I support free software where it is practical. I learned GIMP instead of Paint Shop Pro or Photoshop, and I run Xubuntu on my laptop. My NES and Super NES projects are free software (save one) and built using free software (ca65 and Python+Pillow), and my Super NES makefile can be switched from a proprietary emulator to a free emulator on a suitable machine.
But I'm also pragmatically aware that the market for computing devices running a completely free software stack is not enough to sustain economies of scale. You won't find
Purism Librem laptops in stores, for instance, and they don't make a full range of sizes (no 10-11", no 17") yet. And is it more enjoyable to play-test a Super NES game at one-fourth speed with choppy sound on a free emulator or on a proprietary emulator at full speed with correct sound? Because that's the speed difference between free bsnes and proprietary NO$SNS on the Atom N450 in my laptop.

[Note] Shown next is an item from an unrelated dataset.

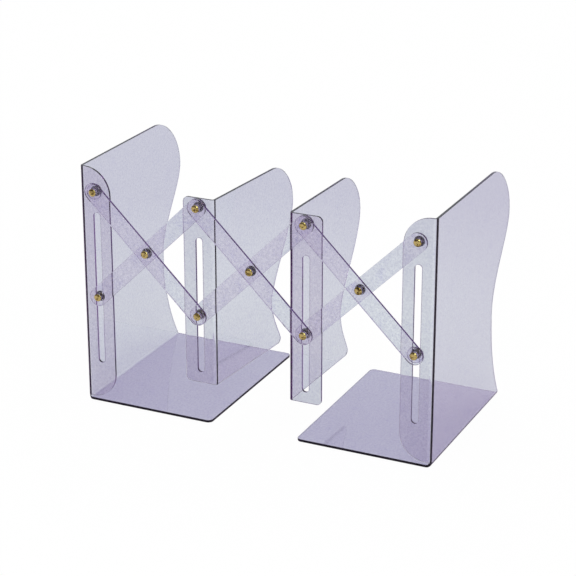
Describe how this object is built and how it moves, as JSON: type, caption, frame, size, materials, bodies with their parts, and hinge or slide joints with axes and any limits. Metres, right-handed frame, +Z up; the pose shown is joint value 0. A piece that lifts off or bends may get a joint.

Besides, I'm trying to help you find a free software solution to this problem. FCEUX for Windows is free, and it's not even
Java trapped because 32-bit Wine is free, even if it does allegedly require you to install gigabytes of free software to support it.
Perhaps I wasn't clear, but the implication of the "genres" page was that if you don't need games, movies, or tax software, you can get along fine with only free software. Am I "anti-free" because I was lead programmer on
Haunted: Halloween '85, a proprietary commercial NES game? And even that project used non-game-specific libraries that I had previously made available as (permissively licensed) free software.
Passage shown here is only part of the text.